Mª del Valle
María del Valle García del Castillo y Bello

Algunas tardes, cuando la brisa se desliza por las medianías, salgo a caminar. Hay  una calma suave en el amarillo del sol. y, me invita a mirar con otros ojos.  

Las huertas están sembradas de jable, que crujen bajo los pasos y las hojas se curvan  silenciosas, como si guardaran secretos que el aire casi me revela. Avanzo despacio entre las  viñas, los naranjos, los nísperos. Y fue cerca del almendro donde encontré el primer  fragmento. 

Entre las pumitas resaltaba un color rojizo, diferente, era un trozo de cerámica,  gastado por el tiempo, apenas un pedazo de lo que alguna vez pudo haber sido un gánigo,  un plato o una vasija de barro.  

Lo cogí con cuidado, como si aún fuera frágil, aunque seguramente llevaba años,  quizás siglos, esperando ser descubierto. No sé por qué ese pequeño trocito me conmovió  tanto. Tal vez porque, en su silencio, parecía contar una historia.  

Seguí caminando, y encontré otro, y otro más, desperdigados entre la tierra: más  pequeños, otro con una curva suave, uno más con una línea casi imperceptible que parecía  parte de un asa. 

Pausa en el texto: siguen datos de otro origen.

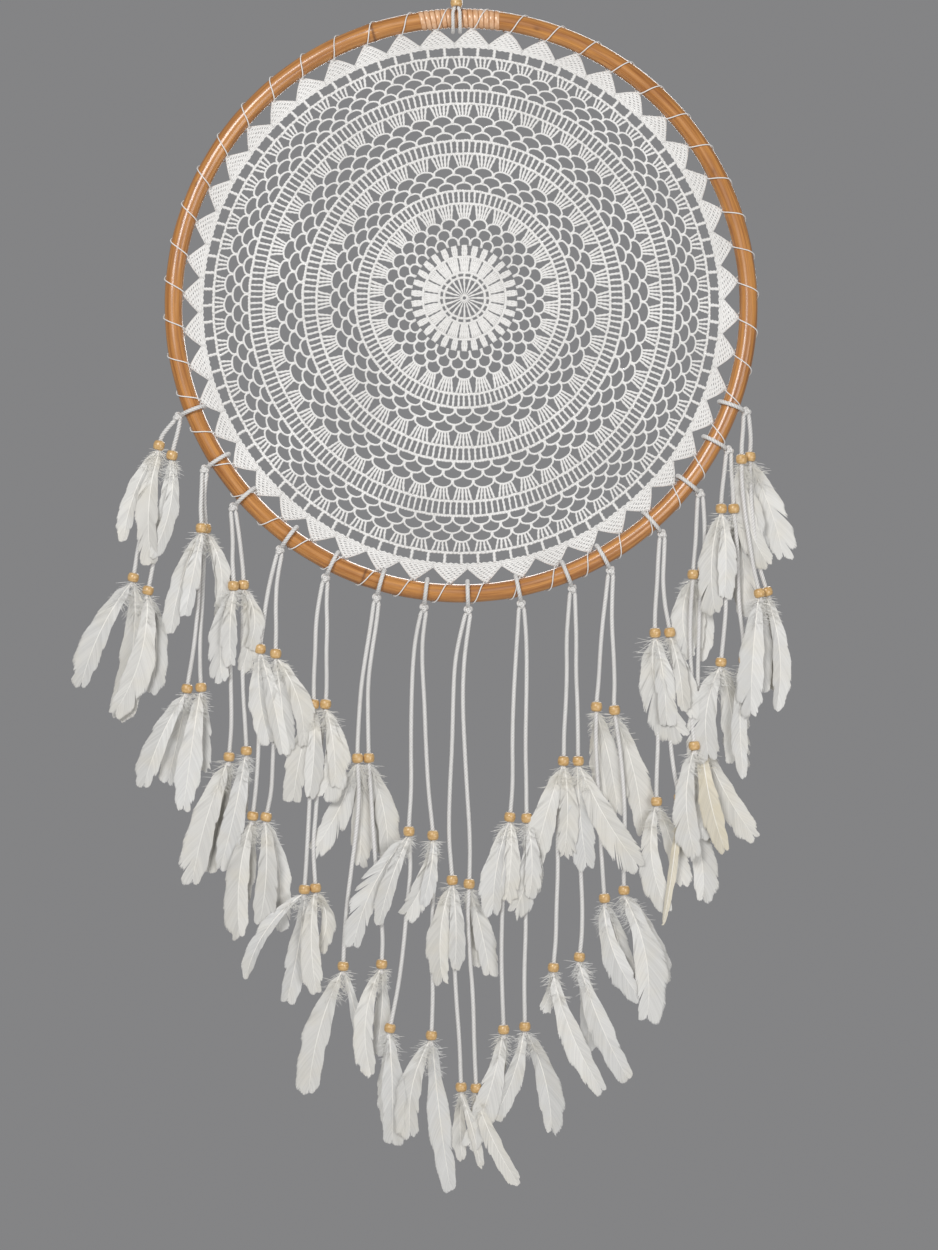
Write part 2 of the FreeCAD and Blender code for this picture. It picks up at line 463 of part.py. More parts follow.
def loop_leg(turn_x, side):
    """Route of one hanging cord before it leans: from the hoop up through the bead to the bow's end."""
    half = size("loop_width") / 2
    beside = size("loop_bead_x") + side * (size("loop_cord_radius") + 0.05)
    bead_bottom = -size("loop_bead_drop") - size("loop_bead_height") / 2
    bead_top = bead_bottom + size("loop_bead_height")
    leave = -size("hoop_drop") * math.cos(LOOP_LEAN)
    return ((turn_x, 0, leave), (turn_x, 0, leave + 2), (beside, 0, bead_bottom - 1.3),
            (beside, 0, bead_top + 4), (side * half, 0, -14), (side * half, 0, size("loop_cord_radius") - half))


def hoop_turn(turn_x):
    """Most of a turn round the hoop: from the leg at the front, underneath and behind, to the top."""
    def at(degrees):
        swing = math.radians(degrees)
        return Vector(turn_x, -LOOP_TURN_RADIUS * math.cos(swing),
                      -size("hoop_drop") + LOOP_TURN_RADIUS * math.sin(swing))
    start = math.degrees(LOOP_LEAN)
    return Part.Wire([Part.Arc(at(start), at((start - 270) / 2), at(-270)).toShape()])


def hanging_loop():
    """The closed cord: a bow over the nail, two legs, two turns round the hoop and a bight between them."""
    cord, half = size("loop_cord_radius"), size("loop_width") / 2
    bow_centre = Vector(0, 0, cord - half)
    bow = Part.Wire([Part.Arc(bow_centre - Vector(half, 0, 0), bow_centre + Vector(0, 0, half),
                              bow_centre + Vector(half, 0, 0)).toShape()])
    left, right = size("loop_turn_left"), size("loop_turn_right")
    top = -size("hoop_drop") + LOOP_TURN_RADIUS
    bight = Part.Wire([Part.Arc(Vector(left, 0, top), Vector((left + right) / 2, (left - right) / 2, top),
                                Vector(right, 0, top)).toShape()])
    pieces = [tube(bow, cord, "loop bow")]
    for turn_x, side in ((left, -1), (right, 1)):
        pieces.append(tube(cord_wire(loop_leg(turn_x, side), "loop leg"), cord, "loop leg"))
    for piece in pieces:
        piece.Placement = LEAN
    pieces += [tube(hoop_turn(left), cord, "left turn"), tube(hoop_turn(right), cord, "right turn"),
               tube(bight, cord, "bight")]
    return pieces[0].fuse(pieces[1:]).removeSplitter()


loop = feature("hanging_loop", hanging_loop())

# ---------------------------------------------------------------- strands: cord, beads, feathers
BEAD_BORE = size("cord_radius") + size("clearance")
bead_master = bored_bead("bead_pattern", size("bead_radius"), size("bead_height"), BEAD_BORE,
                         {"bore": "(Sizes.cord_radius + Sizes.clearance)",
                          "height": "Sizes.bead_height", "radius": "Sizes.bead_radius"})
doc.recompute()


def run_middle(points, run):
    """Middle and downward direction of one run of a route."""
    start, finish = Vector(*points[run]), Vector(*points[run + 1])
    heading = finish - start
    heading.normalize()
    return (start + finish) * 0.5, heading


def bead_on(points, run):
    """A bead threaded on one run of a leg."""
    centre, heading = run_middle(points, run)
    return bead_master.Shape.transformed(
        Placement(centre, Rotation(Vector(0, 0, -1), heading)).toMatrix())


def bead_underside(offset):
    """How far below a bead's centre its crown is at this distance from the bore's axis."""
    over_bore = size("bead_radius") - BEAD_BORE
    crown = (over_bore ** 2 + (size("bead_height") / 2) ** 2) / (2 * over_bore)
    centre = size("bead_radius") - crown
    return math.sqrt(crown ** 2 - (offset - centre) ** 2)


def feather(length, width):
    """A feather hanging down from the origin: a bare quill that opens into a vane and ends in a point."""
    half, quill, front = width / 2, size("quill_width") / 2, -size("feather_thickness") / 2
    bare, widest, shoulder = 0.05 * length, 0.45 * length, 0.8 * length
    edges = [Part.LineSegment(Vector(-quill, front, 0), Vector(quill, front, 0)).toShape()]
    for side in (1, -1):
        top, opening = Vector(side * quill, front, 0), Vector(side * quill, front, -bare)
        edge = Vector(side * half, front, -widest)
        edges += [Part.LineSegment(top, opening).toShape(),
                  Part.Arc(opening, Vector(side * 0.82 * half, front, -0.2 * length), edge).toShape(),
                  Part.Arc(edge, Vector(side * 0.84 * half, front, -shoulder),
                           Vector(0, front, -length)).toShape()]
    return Part.Face(Part.Wire(Part.__sortEdges__(edges))).extrude(BACK * size("feather_thickness"))


def feathers_under(points, run, tufts, leg_side):
    """The feathers jammed in one bead, in flat layers in front of and behind the cord."""
    centre, _ = run_middle(points, run)
    near, step = size("layer_near"), size("layer_step")
    if abs(centre.y) <= SIDE_BY_SIDE:
        reach = near if leg_side < 0 else near + step
        layers = (-reach, reach)
    else:
        outward = math.copysign(1.0, centre.y)
        layers = (outward * near, outward * (near + step))
    solids = []
    for (tilt, length, width), layer in zip(tufts, layers):
        inner_face = abs(layer) - size("feather_thickness") / 2
        top = centre + Vector(0, layer, -bead_underside(inner_face) - size("clearance") - 0.15)
        vane = feather(length, width)
        vane.Placement = Placement(top, Rotation(BACK, -tilt))
        solids.append(vane)
    return solids


def strand_cord(name, legs):
    """The knot and its two legs, as one cord."""
    tubes = [tube(cord_wire(leg[0], f"{name} leg {letter}"), size("cord_radius"), name)
             for letter, leg in zip("ab", legs)]
    return knot_drum().fuse(tubes)


strand_objects = []
for number, (angle, *legs) in enumerate(STRANDS, start=1):
    name = f"strand_{number:02d}"
    beads = [bead_on(points, run) for points, runs, _, _ in legs for run in runs]
    tufts = []
    for (points, runs, upper, lower), leg_side in zip(legs, (-1, 1)):
        tufts += feathers_under(points, runs[0], upper, leg_side)
        tufts += feathers_under(points, runs[1], lower, leg_side)
    for suffix, shape in (("cord", strand_cord(name, legs)), ("beads", Part.makeCompound(beads)),
                          ("feathers", Part.makeCompound(tufts))):
        obj = feature(f"{name}_{suffix}", shape)
        reach = "(Sizes.hoop_radius + Sizes.cane_radius + Sizes.knot_drop)"
        bind(obj, Placement__Base__x=f"{HOOP_X} + {reach} * sin({angle} deg)",
             Placement__Base__z=f"{HOOP_Z} - {reach} * cos({angle} deg)")
        strand_objects.append(obj)

for obj in (hoop, binding, web, lacing, hitches):
    bind(obj, Placement__Base__x=HOOP_X, Placement__Base__z=HOOP_Z)

# ---------------------------------------------------------------- check and write
doc.recompute()
failed = [obj.Label for obj in doc.Objects if {"Invalid", "Error"} & set(obj.State)]
if failed:
    raise RuntimeError(f"objects that failed to build: {failed}")

os.makedirs("parts", exist_ok=True)
for obj in [hoop, binding, web, lacing, hitches, loop, hanger_bead] + strand_objects:
    if obj.Shape.isNull() or not obj.Shape.isValid() or not obj.Shape.Solids:
        raise RuntimeError(f"{obj.Label}: bad shape")
    obj.Shape.exportStep(f"parts/{obj.Label}.step")
    box = obj.Shape.BoundBox
    print(f"{obj.Label}: {len(obj.Shape.Solids)} solids, {obj.Shape.Volume:.0f} mm3, "
          f"z {box.ZMin:.1f} to {box.ZMax:.1f}")
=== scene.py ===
"""A hanging dream catcher, dressed over its plain frame.

A rattan hoop holds a crocheted cotton doily on a lacing thread. Fifteen pairs of twisted cotton cords hang
from the hoop, each cord with two wooden beads and the feathers tied into them. Lengths are metres, with X to
the right, Z up and the front towards -Y. The origin is the nail that the hoop hangs from, and the hoop's own
angles run from straight down towards +X.
"""

import logging
import math
import random
from dataclasses import dataclass
from enum import Enum
from typing import Iterable, Sequence

import bpy
from mathutils import Matrix, Vector

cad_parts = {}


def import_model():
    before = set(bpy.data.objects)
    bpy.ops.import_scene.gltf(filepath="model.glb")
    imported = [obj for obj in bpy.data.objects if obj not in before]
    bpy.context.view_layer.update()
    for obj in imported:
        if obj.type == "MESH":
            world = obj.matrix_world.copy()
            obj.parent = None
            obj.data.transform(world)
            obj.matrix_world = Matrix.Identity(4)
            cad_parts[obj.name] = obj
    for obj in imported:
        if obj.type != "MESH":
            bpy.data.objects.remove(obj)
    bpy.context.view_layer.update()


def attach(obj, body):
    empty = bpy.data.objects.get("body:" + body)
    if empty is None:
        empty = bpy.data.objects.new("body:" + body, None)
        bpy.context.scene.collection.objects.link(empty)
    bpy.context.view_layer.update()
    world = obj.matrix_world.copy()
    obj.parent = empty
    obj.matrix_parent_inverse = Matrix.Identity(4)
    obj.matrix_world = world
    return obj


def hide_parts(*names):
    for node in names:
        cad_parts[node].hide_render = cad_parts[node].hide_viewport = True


LOG = logging.getLogger("dream_catcher")
MM = 0.001
TURN = 2 * math.pi

HOOP_CENTRE = Vector((3.5, 0.0, -376.0)) * MM
HOOP_RADIUS = 287.5 * MM
CANE_RADIUS = 9.0 * MM
KNOT_REACH = 304.1 * MM
CORD_RADIUS = 2.25 * MM
BEAD_RADIUS = 5.75 * MM
BEAD_HEIGHT = 9.6 * MM
TIP_COUNT = 48
TIP_PHASE = math.radians(5.15)

Colour = tuple[float, float, float]
Row = tuple[float, float, float]


class Slot(Enum):
    """The record's finishes."""

    CANE = "cane"
    BINDING = "cane_binding"
    WOOD = "bead_wood"
    THREAD = "cotton_thread"
    CORD = "cotton_cord"
    FEATHER = "feather"


class Side(Enum):
    """Where a bead's feathers hang, seen from the front."""

    FRONT = -1.0
    BEHIND = 1.0


@dataclass(frozen=True)
class Leg:
    """One cord of a strand.

    Attributes:
        route: The cord's control points from the knot's centre, in millimetres.
        runs: The two runs of the route that carry its beads.
        upper: Feathers in the upper bead, each (across, drop, width, bow) in millimetres. A negative width
            marks a cream feather.
        lower: Feathers in the lower bead.
        side: Whether the upper feathers hang before or behind the cord.
    """

    route: tuple[Row, ...]
    runs: tuple[int, int]
    upper: tuple[tuple[float, float, float, float], ...]
    lower: tuple[tuple[float, float, float, float], ...]
    side: Side = Side.FRONT


@dataclass(frozen=True)
class Strand:
    """A pair of cords hung from one hitch.

    Attributes:
        angle: Degrees round the hoop from straight down towards +X.
        legs: The left cord and the right cord.
    """

    angle: float
    legs: tuple[Leg, Leg]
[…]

Sentí que esos trocitos de cerámica eran como la vida misma: hecha de momentos,  caídas, roturas inevitables, entierros, despedidas… risas, complicidad, encuentros y resurgir  en la naturaleza siempre viva. 

Con un gran regocijo volví a casa, con mi gran tesoro. Testigos de un pueblo que  vivió cerca del ritmo de lo que le rodeaba, y cuya memoria todavía respira entre las piedras,  la tierra, la higuera, las labradas paredes, sus casas cuevas. 

Y vuelvo a mis paseos casi a diario, como si de una atracción adictiva se tratará. Y  sigo recolectando pedacitos de su cultura, recordándonos que somos parte de algo más  grande, que late en el paisaje nacarado, verde, marrón, rojizo de la tierra de Arico.